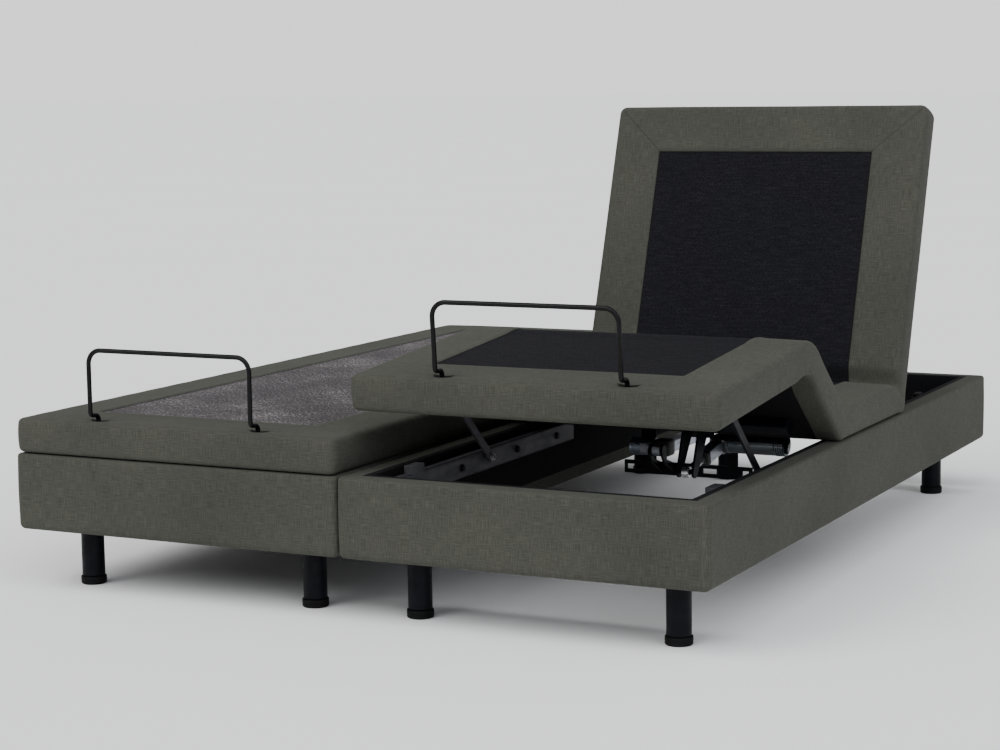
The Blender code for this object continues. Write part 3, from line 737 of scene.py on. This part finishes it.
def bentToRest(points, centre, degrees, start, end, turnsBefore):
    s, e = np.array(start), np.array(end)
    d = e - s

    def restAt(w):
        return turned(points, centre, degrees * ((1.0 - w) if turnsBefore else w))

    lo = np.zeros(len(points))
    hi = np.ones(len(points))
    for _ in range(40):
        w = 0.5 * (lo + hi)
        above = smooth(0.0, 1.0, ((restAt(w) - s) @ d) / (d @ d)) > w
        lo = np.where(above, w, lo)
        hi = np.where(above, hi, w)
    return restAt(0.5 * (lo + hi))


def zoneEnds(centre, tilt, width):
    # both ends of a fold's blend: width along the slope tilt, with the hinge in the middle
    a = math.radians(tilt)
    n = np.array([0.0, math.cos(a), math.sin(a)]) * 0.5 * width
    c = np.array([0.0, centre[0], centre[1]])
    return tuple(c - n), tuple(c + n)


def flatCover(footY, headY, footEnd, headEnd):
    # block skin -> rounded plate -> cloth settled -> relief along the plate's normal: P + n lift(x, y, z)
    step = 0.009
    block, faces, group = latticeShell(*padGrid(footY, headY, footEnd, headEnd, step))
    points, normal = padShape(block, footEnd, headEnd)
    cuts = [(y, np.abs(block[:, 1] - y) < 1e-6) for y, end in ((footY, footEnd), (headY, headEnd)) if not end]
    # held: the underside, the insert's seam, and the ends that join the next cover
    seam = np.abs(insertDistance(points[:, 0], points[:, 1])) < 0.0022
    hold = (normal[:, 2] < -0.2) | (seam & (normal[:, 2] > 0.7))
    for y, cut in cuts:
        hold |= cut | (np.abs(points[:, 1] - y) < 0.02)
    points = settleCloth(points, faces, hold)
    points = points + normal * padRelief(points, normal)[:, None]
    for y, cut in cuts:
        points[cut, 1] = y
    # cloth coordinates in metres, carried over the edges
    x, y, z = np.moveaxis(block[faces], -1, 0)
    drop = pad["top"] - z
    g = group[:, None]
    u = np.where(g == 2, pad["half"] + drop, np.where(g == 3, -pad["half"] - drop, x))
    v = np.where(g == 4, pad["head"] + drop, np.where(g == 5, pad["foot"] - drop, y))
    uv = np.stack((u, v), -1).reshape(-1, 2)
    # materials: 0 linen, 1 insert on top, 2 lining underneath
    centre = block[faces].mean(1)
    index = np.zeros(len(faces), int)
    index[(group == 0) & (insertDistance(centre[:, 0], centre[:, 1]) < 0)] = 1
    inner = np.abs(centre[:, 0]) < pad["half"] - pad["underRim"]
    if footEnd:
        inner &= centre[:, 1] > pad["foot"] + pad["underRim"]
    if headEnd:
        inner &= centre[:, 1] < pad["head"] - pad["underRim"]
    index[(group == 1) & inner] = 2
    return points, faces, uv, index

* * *

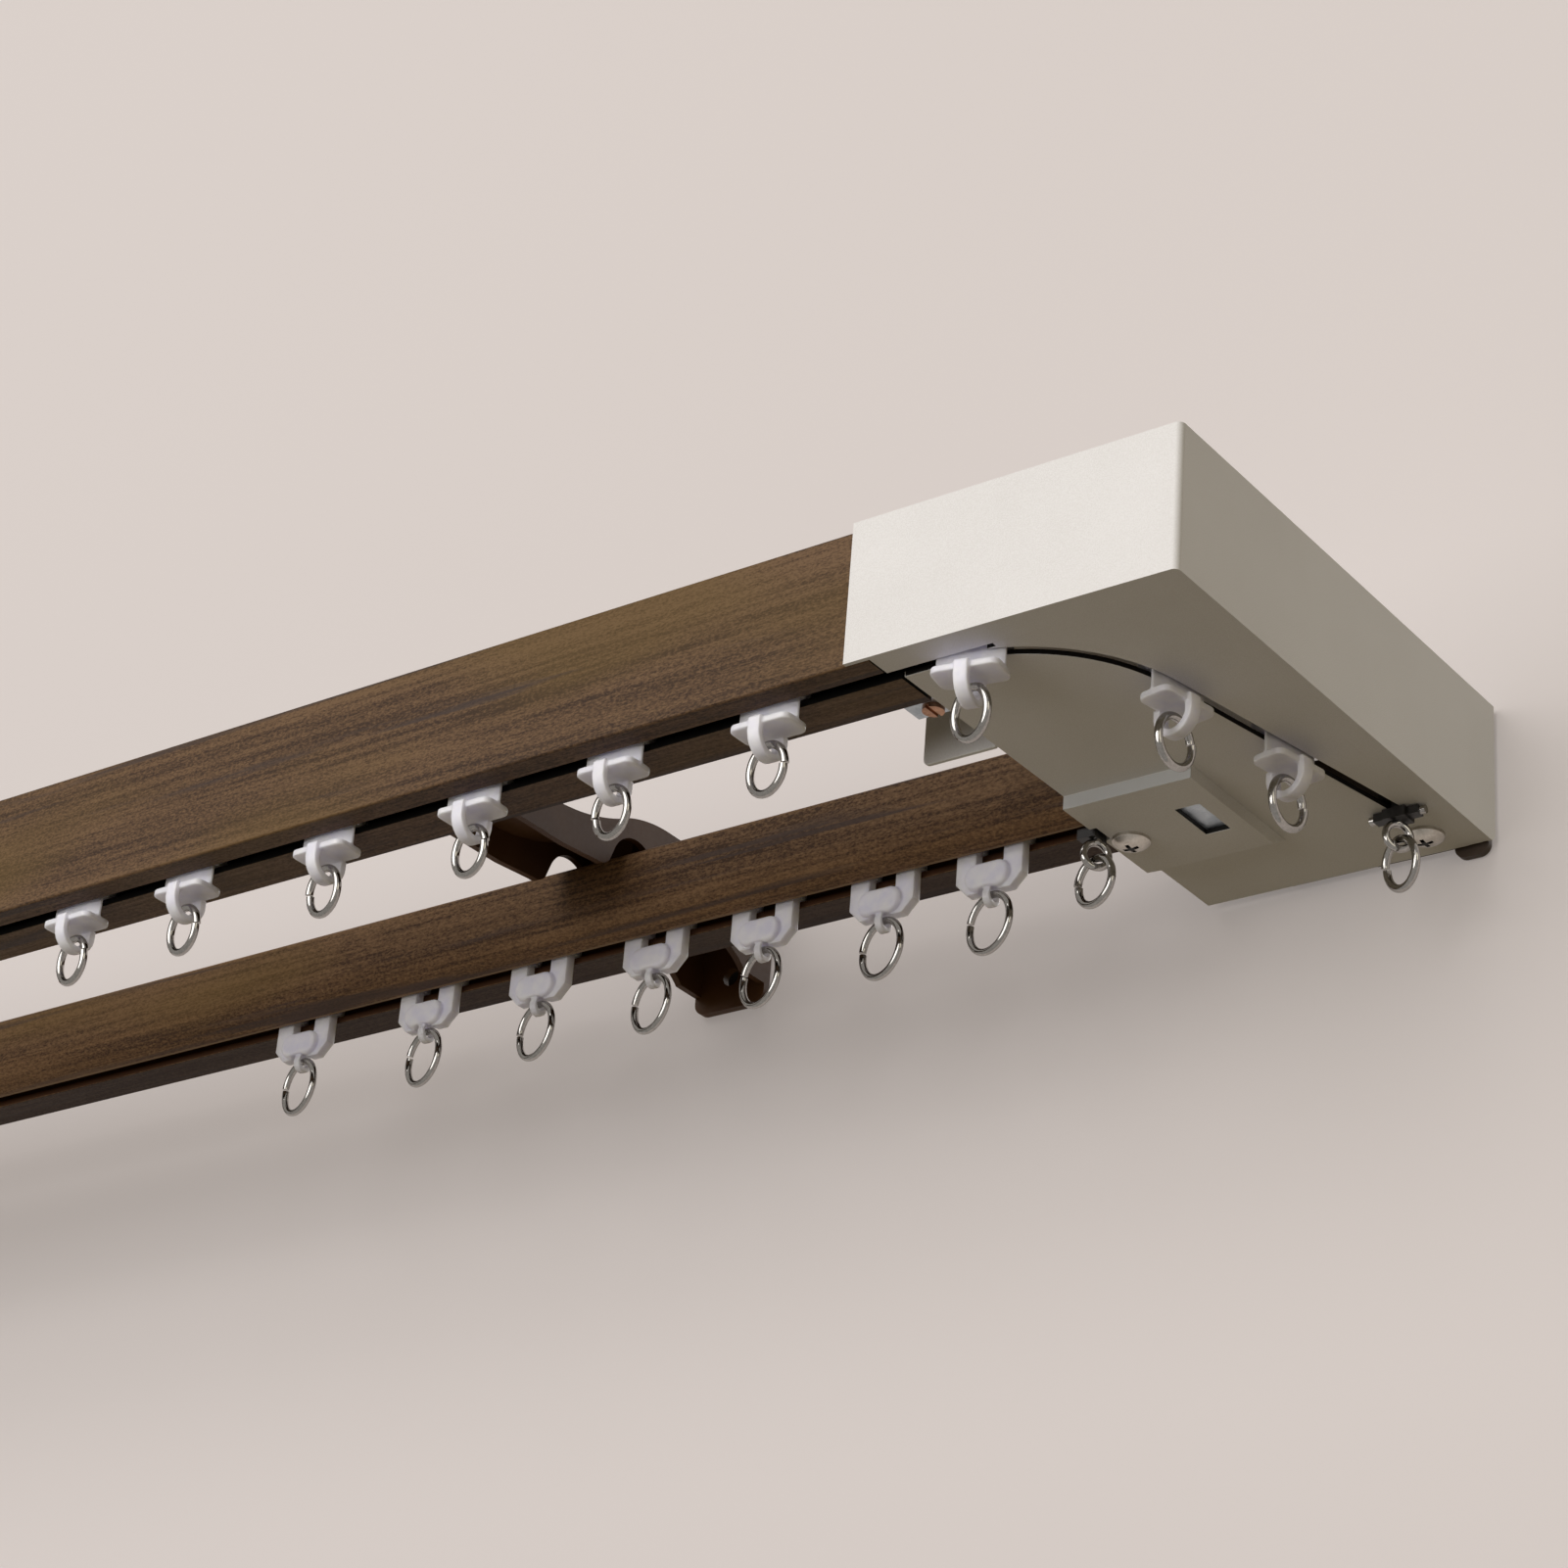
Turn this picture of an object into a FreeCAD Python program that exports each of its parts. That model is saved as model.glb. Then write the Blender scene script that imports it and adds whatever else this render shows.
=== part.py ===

**TASK INSTRUCTIONS**
Output exactly one stretch of the listing: from the line containing "The Blender code" through the line containing "return restAt(0.5 * (lo + hi))", both end lines included.

**ANSWER TO THIS PROBLEM**
The Blender code for this object continues. Write part 3, from line 737 of scene.py on. This part finishes it.
def bentToRest(points, centre, degrees, start, end, turnsBefore):
    s, e = np.array(start), np.array(end)
    d = e - s

    def restAt(w):
        return turned(points, centre, degrees * ((1.0 - w) if turnsBefore else w))

    lo = np.zeros(len(points))
    hi = np.ones(len(points))
    for _ in range(40):
        w = 0.5 * (lo + hi)
        above = smooth(0.0, 1.0, ((restAt(w) - s) @ d) / (d @ d)) > w
        lo = np.where(above, w, lo)
        hi = np.where(above, hi, w)
    return restAt(0.5 * (lo + hi))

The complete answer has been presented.